Bear and mind that while these payments are collected at the same time as your mortgage, they are separate entities. In no way are they part of your mortgage, so you should not consider that making these payments will make your mortgage smaller.
That being said, lenders need to be involved in the tax collection because unpaid taxes can lead to a lien. If a foreclosure happens, before they even get to sell the house, the lenders will have to pay off all of your missed taxes first – something that they definitely do not want to handle.
Once you are done with your mortgage, or if your home has resulted from an inheritance, then you will no longer have to deal with lenders and Escrow accounts. That being said, even if the money is not charged automatically every month, it doesn’t mean that you won’t have to pay it anymore.
At this point, rather than having the money withheld automatically, you’ll have to go to your tax collector yourself and pay your taxes. Depending on the area, the location may change – but every city has its own government office where homeowners can go to pay their taxes.
In most cases, you will be notified whenever you are due for paying the tax. That being said, even if you somehow don’t get the notification, do not automatically conclude that you no longer have to pay taxes. Notification or not, you still owe the property and the payment will still have to be made. Call your area’s tax office and find out whether there was a tax issue on your account or not.

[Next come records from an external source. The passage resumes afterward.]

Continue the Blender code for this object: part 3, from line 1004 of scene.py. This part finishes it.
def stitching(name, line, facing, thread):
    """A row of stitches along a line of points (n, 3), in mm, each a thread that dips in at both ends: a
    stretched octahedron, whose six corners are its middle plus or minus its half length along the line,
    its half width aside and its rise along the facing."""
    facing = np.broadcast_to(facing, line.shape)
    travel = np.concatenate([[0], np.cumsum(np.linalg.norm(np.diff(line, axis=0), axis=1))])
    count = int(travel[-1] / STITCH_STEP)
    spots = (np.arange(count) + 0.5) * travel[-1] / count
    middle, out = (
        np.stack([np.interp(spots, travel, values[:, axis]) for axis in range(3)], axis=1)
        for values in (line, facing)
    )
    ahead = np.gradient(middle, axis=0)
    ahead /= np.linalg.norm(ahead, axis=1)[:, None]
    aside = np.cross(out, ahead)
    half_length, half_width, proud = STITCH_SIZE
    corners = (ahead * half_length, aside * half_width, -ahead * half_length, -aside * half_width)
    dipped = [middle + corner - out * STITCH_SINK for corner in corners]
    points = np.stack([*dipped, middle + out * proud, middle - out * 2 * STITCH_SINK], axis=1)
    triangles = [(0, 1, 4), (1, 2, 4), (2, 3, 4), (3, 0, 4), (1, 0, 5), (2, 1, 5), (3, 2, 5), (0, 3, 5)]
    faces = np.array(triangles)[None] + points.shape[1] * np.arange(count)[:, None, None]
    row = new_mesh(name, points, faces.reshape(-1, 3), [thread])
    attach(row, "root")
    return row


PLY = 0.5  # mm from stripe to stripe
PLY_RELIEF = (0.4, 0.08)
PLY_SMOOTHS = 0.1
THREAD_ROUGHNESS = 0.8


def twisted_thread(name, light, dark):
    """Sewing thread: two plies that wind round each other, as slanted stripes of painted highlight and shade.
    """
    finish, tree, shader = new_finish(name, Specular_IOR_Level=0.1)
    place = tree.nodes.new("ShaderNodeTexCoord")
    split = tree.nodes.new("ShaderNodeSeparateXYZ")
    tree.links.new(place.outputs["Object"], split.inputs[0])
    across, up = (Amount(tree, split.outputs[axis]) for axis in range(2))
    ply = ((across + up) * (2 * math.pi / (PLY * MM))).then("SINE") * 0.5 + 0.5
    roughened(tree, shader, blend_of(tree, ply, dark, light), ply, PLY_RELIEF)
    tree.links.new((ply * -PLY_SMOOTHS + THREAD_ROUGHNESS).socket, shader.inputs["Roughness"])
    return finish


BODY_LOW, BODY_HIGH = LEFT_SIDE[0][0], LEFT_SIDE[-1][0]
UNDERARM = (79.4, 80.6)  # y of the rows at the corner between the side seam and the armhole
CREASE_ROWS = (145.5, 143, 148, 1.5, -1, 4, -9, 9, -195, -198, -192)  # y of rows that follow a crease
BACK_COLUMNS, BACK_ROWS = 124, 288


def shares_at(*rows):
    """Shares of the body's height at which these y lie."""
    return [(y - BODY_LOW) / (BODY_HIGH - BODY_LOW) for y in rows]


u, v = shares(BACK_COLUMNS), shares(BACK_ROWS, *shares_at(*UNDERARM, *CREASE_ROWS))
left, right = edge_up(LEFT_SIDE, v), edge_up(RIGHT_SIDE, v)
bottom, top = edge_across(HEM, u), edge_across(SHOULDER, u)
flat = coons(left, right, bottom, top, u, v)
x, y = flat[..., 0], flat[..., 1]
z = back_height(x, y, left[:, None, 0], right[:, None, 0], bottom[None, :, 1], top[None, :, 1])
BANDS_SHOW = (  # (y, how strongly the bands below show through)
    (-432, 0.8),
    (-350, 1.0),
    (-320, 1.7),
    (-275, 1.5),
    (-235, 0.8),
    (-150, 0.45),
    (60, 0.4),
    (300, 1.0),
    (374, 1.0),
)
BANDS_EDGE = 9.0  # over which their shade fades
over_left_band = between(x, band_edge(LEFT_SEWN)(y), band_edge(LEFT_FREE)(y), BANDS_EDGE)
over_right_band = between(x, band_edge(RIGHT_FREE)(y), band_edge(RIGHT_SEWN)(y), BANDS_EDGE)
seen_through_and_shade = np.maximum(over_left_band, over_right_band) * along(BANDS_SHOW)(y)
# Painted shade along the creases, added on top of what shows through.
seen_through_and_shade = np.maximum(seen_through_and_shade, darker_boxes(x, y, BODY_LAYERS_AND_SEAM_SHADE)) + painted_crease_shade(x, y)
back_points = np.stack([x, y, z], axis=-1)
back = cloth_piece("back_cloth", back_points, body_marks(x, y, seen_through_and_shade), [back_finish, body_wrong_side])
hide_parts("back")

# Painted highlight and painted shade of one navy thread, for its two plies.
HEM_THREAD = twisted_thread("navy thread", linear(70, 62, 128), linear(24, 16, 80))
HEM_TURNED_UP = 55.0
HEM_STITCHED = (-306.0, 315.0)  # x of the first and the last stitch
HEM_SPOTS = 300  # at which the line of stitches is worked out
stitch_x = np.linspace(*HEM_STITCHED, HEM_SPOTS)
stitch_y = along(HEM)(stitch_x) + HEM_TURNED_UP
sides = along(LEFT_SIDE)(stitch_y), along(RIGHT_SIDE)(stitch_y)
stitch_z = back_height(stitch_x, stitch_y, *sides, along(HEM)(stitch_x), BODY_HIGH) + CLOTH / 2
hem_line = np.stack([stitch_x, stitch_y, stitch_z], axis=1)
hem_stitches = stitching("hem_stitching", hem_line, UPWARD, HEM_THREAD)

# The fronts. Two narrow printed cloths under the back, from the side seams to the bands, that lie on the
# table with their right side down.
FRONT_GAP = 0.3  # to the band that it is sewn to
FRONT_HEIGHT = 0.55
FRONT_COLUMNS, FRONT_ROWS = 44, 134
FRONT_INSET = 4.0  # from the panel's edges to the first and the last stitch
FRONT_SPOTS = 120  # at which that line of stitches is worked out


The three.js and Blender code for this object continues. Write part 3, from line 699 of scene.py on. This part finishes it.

There are various circumstances in which you may obtain tax relief. So, you need to keep your eye out for that. You may want to check with your local government to see if your area has any tax relief for certain categories. For example, those that are over the age of 65, or people with certain disabilities might be exempt from paying these taxes.
Similarly, a lot of states and local governments offered tax relief for those who owned property during the coronavirus pandemic, exempting them from paying the tax. For instance, any penalties for those who missed their taxes on the properties in California got waived through May of 2021.
The property tax is something you have to pay throughout your whole life, or at least as long as you own property. Sometimes, you have to make monthly payments, for instance, if you pay a mortgage. However, typically, the payments must be made once or twice a year with your tax collector.